Now I understand why a side would want to finish fourth, and that the Champions League would mean so much to players and supporters alike. However, as a player, when your career finishes, can you show your fourth place finish off to your kids? Do you get a medal for finishing fourth? Of course not.

And then there’s the supporters. We have already seen the League Cup become an insignificance in the eyes of players, managers and supporters, with thousands of empty seats at grounds all over England, and star players being left at home in the warm. Arsene Wenger fields a completely different team for the competition, proof that the cup is of no importance to him. And it is this ‘field the reserves’ attitude that makes supporters stay at home.

But where did cup competitions go so wrong in England? Well, for me it started when the third-placed team qualified for the Champions League, and also when Manchester United refused to enter the FA Cup in 2000. At least when the team who finished second qualified for the Champions League, they were fighting for the title so the European spot was a reasonable commiseration prize. Now, we have clubs who DELIBERATELY set out to come third and fourth! I wonder how many fans of Tottenham for example, would give up a fourth place finish for the FA Cup this year? Not too many I’d imagine, and I’d be certain none would for the League Cup.
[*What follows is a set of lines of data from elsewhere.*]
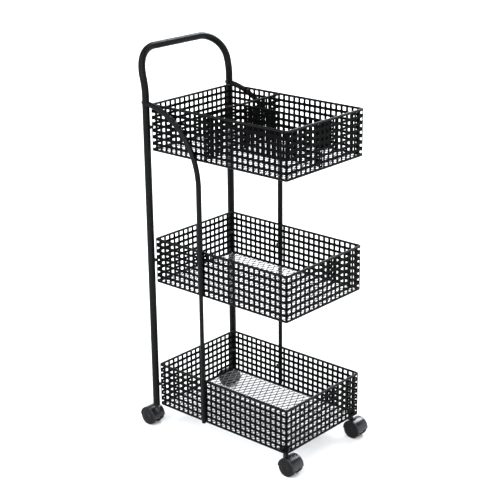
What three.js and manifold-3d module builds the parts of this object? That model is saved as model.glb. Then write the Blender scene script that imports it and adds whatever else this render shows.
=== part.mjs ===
// Rolling utility cart: a bent tube frame that carries three rectangular mesh baskets on
// four hooded twin-wheel casters.
// Millimetres, +Z up. +X is the cart's front, away from the handle, and -Y is its right side.
// The origin is on the ground, under the middle of the cart's bounding box.

import * as THREE from 'three';
import { mergeVertices } from 'three/addons/utils/BufferGeometryUtils.js';
import Module from 'manifold-3d';

const wasm = await Module();
wasm.setup();

// Clearance left between two pieces that touch, and how far a cutting tool runs past a face.
const GAP = 0.3;
const CUT_PAST = 2;

// Baskets: outside length, width and height over the rim wires.
const BASKET_LENGTH = 386;
const BASKET_WIDTH = 260;
const BASKET_HEIGHT = 106;
const BASKET_CORNER_R = 8;
const TIER_PITCH = 309;
const TIERS = ['bottom', 'middle', 'top'];
const GROUND_CLEARANCE = 50;
const RIM_WIRE_D = 5;
const RIM_CHAMFER = 1.46;
const WALL_INSET = 2;
const WALL_T = 1;
const FLOOR_T = 1.2;
const FLOOR_RISE = 1.9;
// Steps along half of each rounded corner.
const ARC_STEPS = 2;

// Dividers of the top basket, and the plate that ties the long one to the front wall.
const CROSS_DIVIDER_X = 153;
const LONG_DIVIDER_Y = -7.5;
const DIVIDER_T = 1;
const DIVIDER_WIRE_D = 4.4;
const DIVIDER_PLATE = { thickness: 1.5, width: 31, height: 54 };

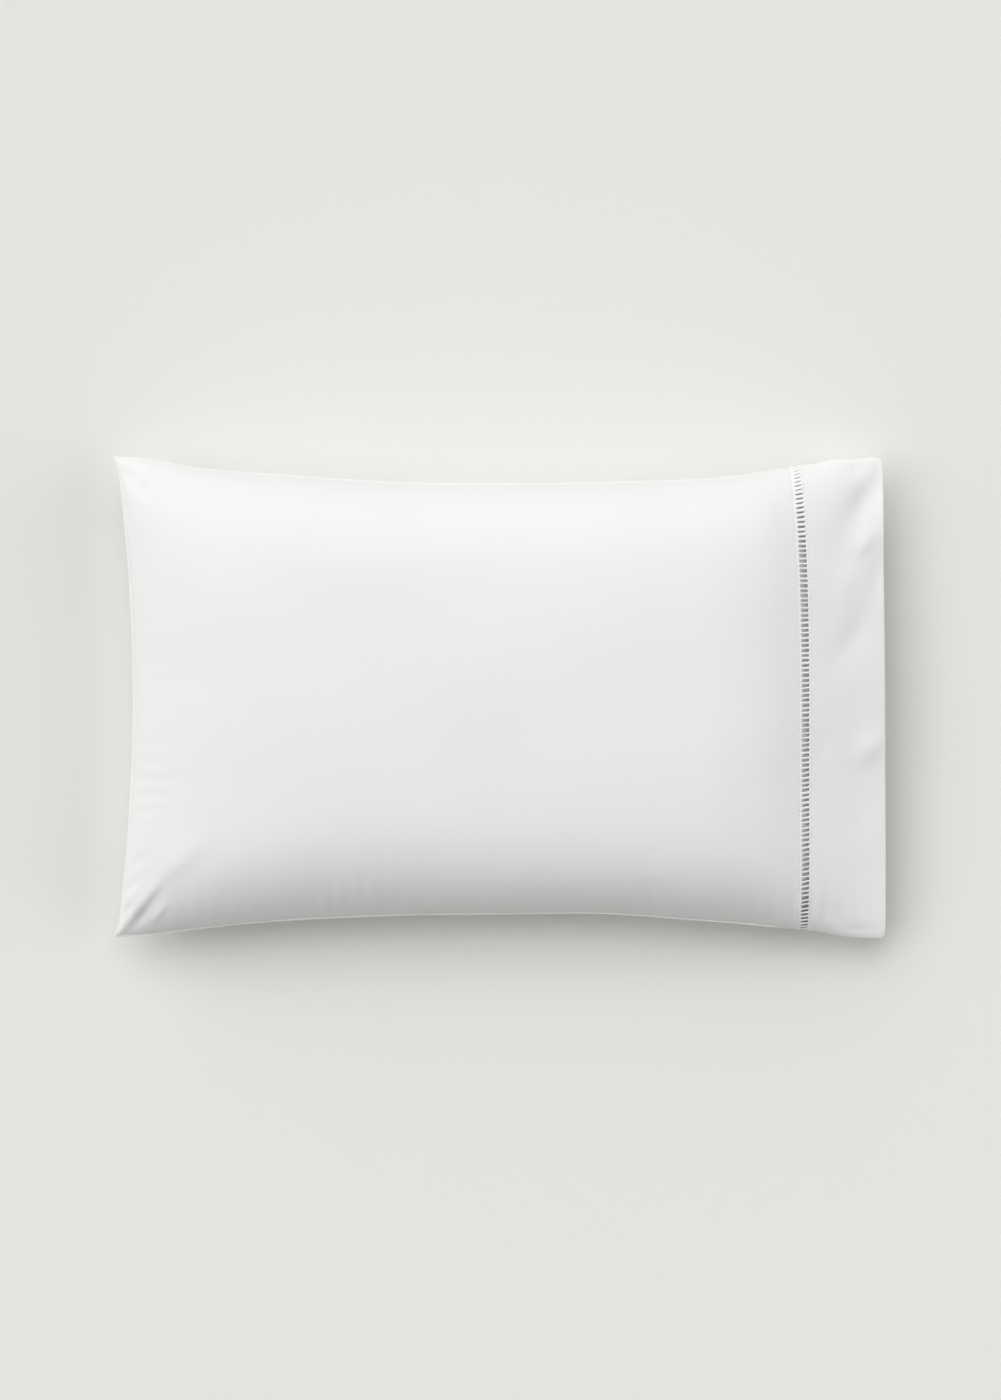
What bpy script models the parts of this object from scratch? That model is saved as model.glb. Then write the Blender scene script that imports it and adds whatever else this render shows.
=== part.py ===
"""A filled white pillowcase with a hemstitched cuff, lying on its back.

Metres, +Z up.  The case lies along X: the closed end seam is at -X and the open mouth at +X.
The origin is the middle of the outline at the surface that the case lies on.

Three pieces, each a closed solid of its own:
  case_body     the cut of the case with its filling: crown, drawn-in sides, flat where it lies
  ladder_strip  the hemstitched insertion that joins the case to the cuff, a ring of thin cloth
  cuff          the deep double hem, an open flattened tube that ends in the mouth
"""
import math

import bmesh
import bpy

# ---------------------------------------------------------------- driving dimensions (metres)
CASE_LENGTH = 0.816          # from the end seam's ears to the mouth
GAP = 0.0003                 # between neighbouring pieces

END_X = -CASE_LENGTH / 2     # the two ears of the end seam
MOUTH_X = CASE_LENGTH / 2
LADDER_X = 0.3125            # where the case's own cloth stops, along its middle
LADDER_WIDTH = 0.0118
LADDER_BOW_FAR = 0.0070      # the ladder's far end lies this much nearer the end seam than its middle,
LADDER_BOW_NEAR = -0.0015    # and its near end this much nearer the mouth
LADDER_BOW_REACH = 0.045     # how far along the case that pull is felt
CUFF_X = LADDER_X + LADDER_WIDTH + 2 * GAP

LADDER_WALL = 0.0010
LADDER_SIDE_WALL = 2 * LADDER_WALL
CUFF_WALL = 0.0018
SIDE_SEAM_ALLOWANCE = 0.0055 # turned-in cloth that fills the cuff along its two side seams

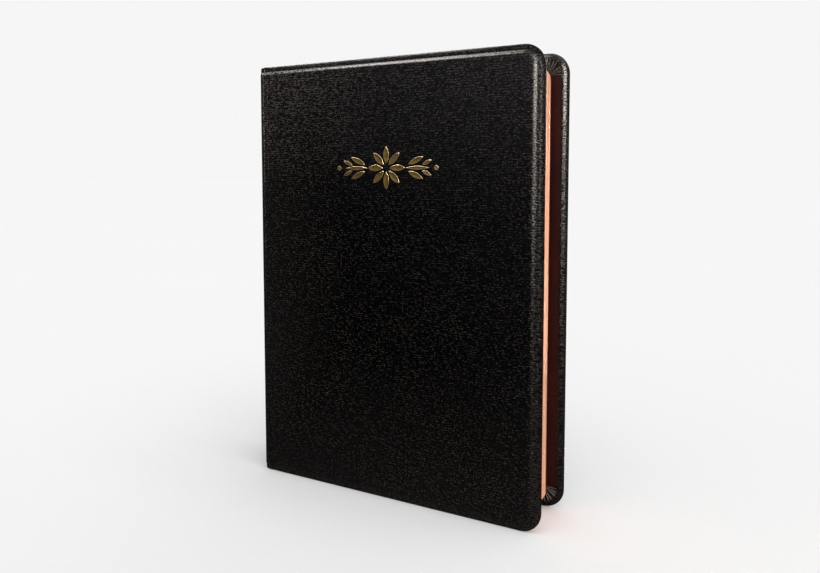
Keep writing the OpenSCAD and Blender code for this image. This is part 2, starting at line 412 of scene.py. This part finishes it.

So how do we bring back the magic of the cup, I hear you ask? For me, the answer is simple. Stop rewarding a club for coming fourth. Instead, ask for permission from UEFA to insert the Cup Winners into the Champions League. Instantly, we have a competition the whole country want to win again, full of drama, upsets and excitement. And most importantly, played in front of packed stadiums.

And the team who comes fourth get what they deserve. Nothing.